The committee also recommended that the ministry establish a public advisory council of experts to provide advice for various issues that may arise in the process of establishing and operating the new system.
Other recommendations include: raising awareness in Israel and the Jewish World about the subject of anusim and their descendants; recruiting communities of Bnai Anusim for support of the state of Israel; preparing Jewish and Israeli educational resources for interested communities; and reviewing the possibility of broadening the criteria for participation in programs such as MASA and Taglit to include these populations, or the establishment of a program just for them.
The committee also recommends collaborations with various government bodies to provide for extra allowances for these communities, such as working with the Interior Ministry’s Population Authority in order to allow members of these populations to work or study in Israel.
It also recommends collaboration with the Strategic and Hasbara Ministry to promote ties with these groups, to help in the fight against BDS and to enhance Israel’s image in the international community.
The report specifically says that the committee’s recommendations do not deal with the issues of conversion and aliya.

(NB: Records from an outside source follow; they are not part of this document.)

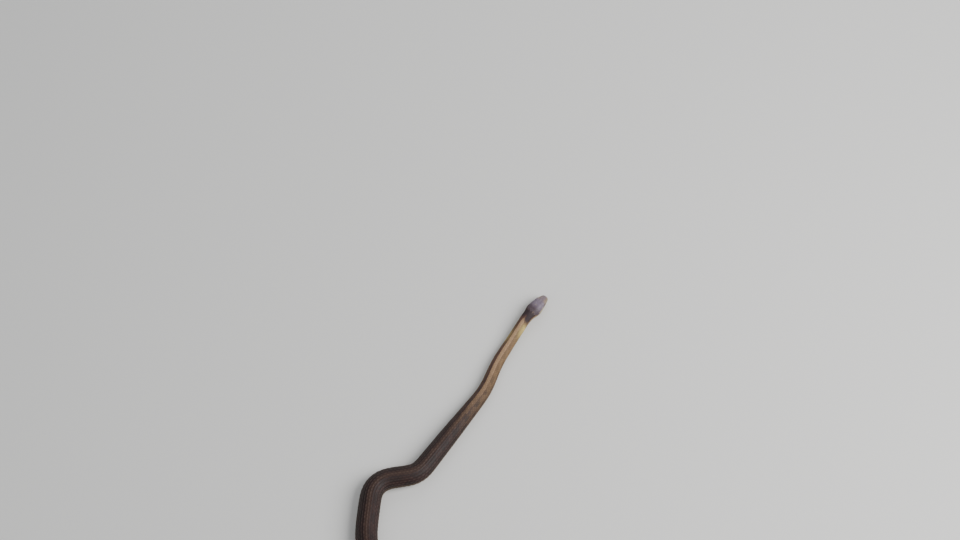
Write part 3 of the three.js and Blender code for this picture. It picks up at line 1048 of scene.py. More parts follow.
    def shields(self, s: Array, f: Array) -> tuple[Array, dict[str, Array]]:
        """Shape the head's shields, with the seams, the sockets of the eyes and the nostrils.

        Args:
            s: Distance from the snout of each point.
            f: Share of half the girth of each point.

        Returns:
            How far they stand off the hide, and the masks by name.
        """
        hide, seams = self.hide, self.seams
        points = hide.point(s, f)
        measured = [
            (style, distances(line, points, self.seam_reach)) for style, line in (
                (self.shield_seam, seams.shield_seams()),
                (self.labial_seam, seams.labial_seams()),
                (self.mouth_seam, seams.mouth_line()),
            )
        ]
        nearest = np.minimum.reduce([distance for _, distance in measured])
        plates = self.plate_rise + self.plate_swell * self.swell.rise(nearest)
        dark, pits = np.zeros_like(s), np.zeros_like(s)
        for style, distance in measured:
            plates = plates - style.groove(distance)
            dark = np.maximum(dark, style.line(distance))
        for side in SIDES:
            from_eye = np.linalg.norm(points - hide.point(*hide.eye_place(side)), axis=1)
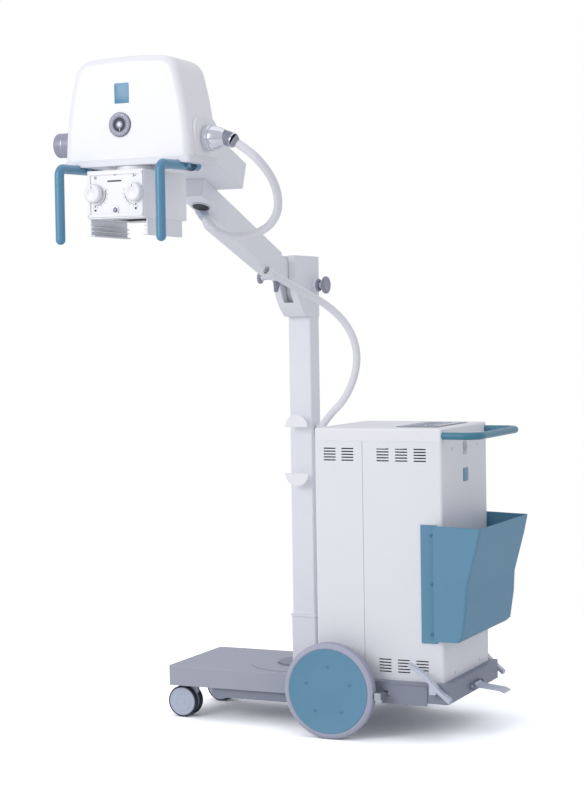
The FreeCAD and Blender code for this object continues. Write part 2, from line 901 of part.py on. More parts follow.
def holder_outline(inset, lift):
    """Side outline of the holder, moved in by the wall; lift raises its top."""
    front = holder_flange_rear - holder_wall + inset
    return [(front, holder_bottom + inset), (holder_floor_rear - inset, holder_bottom + inset),
            *[(x - inset, z) for x, z in holder_back],
            (holder_rear_x - inset, holder_top_rear + lift), (front, holder_top_front + lift)]


def make_cassette_holder():
    """Open-topped pocket behind the cabinet, with a flange along each cabinet side."""
    outer = plate_xz(holder_outline(0, 0), -holder_half_width, holder_half_width)
    edges = []
    for edge in outer.Edges:
        centre = edge.CenterOfMass
        on_side = abs(abs(centre.y) - holder_half_width) < 0.01
        if on_side and centre.x > holder_floor_rear + 5 and centre.z < holder_top_rear - 5:
            edges.append(edge)
    outer = outer.makeFillet(holder_fillet, edges)
    half_in = holder_half_width - holder_wall
    inner = plate_xz(holder_outline(holder_wall, 1), -half_in, half_in)
    cabinet_zone = box(holder_flange_rear - 10, cabinet_rear, -cabinet_half_width,
                       cabinet_half_width, holder_bottom - 1, holder_top_front + 1)
    pocket = outer.cut(inner).cut(cabinet_zone)
    parts = [pocket]
    for side in (-1, 1):
        y_in = side * cabinet_half_width
        y_out = side * (cabinet_half_width + holder_flange_thickness)
        parts.append(box(holder_flange_front, holder_flange_rear, min(y_in, y_out),
                         max(y_in, y_out), holder_flange_bottom, holder_top_front))
    return fuse(parts)


def make_holder_screws():
    screws = []
    face = cabinet_half_width + holder_flange_thickness
    for side in (-1, 1):
        for z in holder_screw_heights:
            screws.append(rod((holder_screw_x, side * face, z),
                              (holder_screw_x, side * (face + holder_screw_height), z),
                              screw_radius))
    return group(screws)


# Column


def make_spindle():
    """Pin that turns in the platform, with the round foot on it."""
    pin = rod((column_axis_x, 0, platform_top - platform_wall - spindle_depth),
              (column_axis_x, 0, platform_top + gap + 1), spindle_radius)
    foot = rod((column_axis_x, 0, platform_top + gap), (column_axis_x, 0, sleeve_bottom),
               foot_radius)
    return fuse([pin, foot])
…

Haivri told the Post that the only recommendation the committee makes on those issues is that the state should decide how to address these communities in a more organized fashion rather than making  individual decisions for individual populations as it did with the Falash Mura and Bnei Menashe.
But Haivri stressed that the majority of these communities are not interested in neither conversion nor aliya, but they are interested in Judaism and in Israel.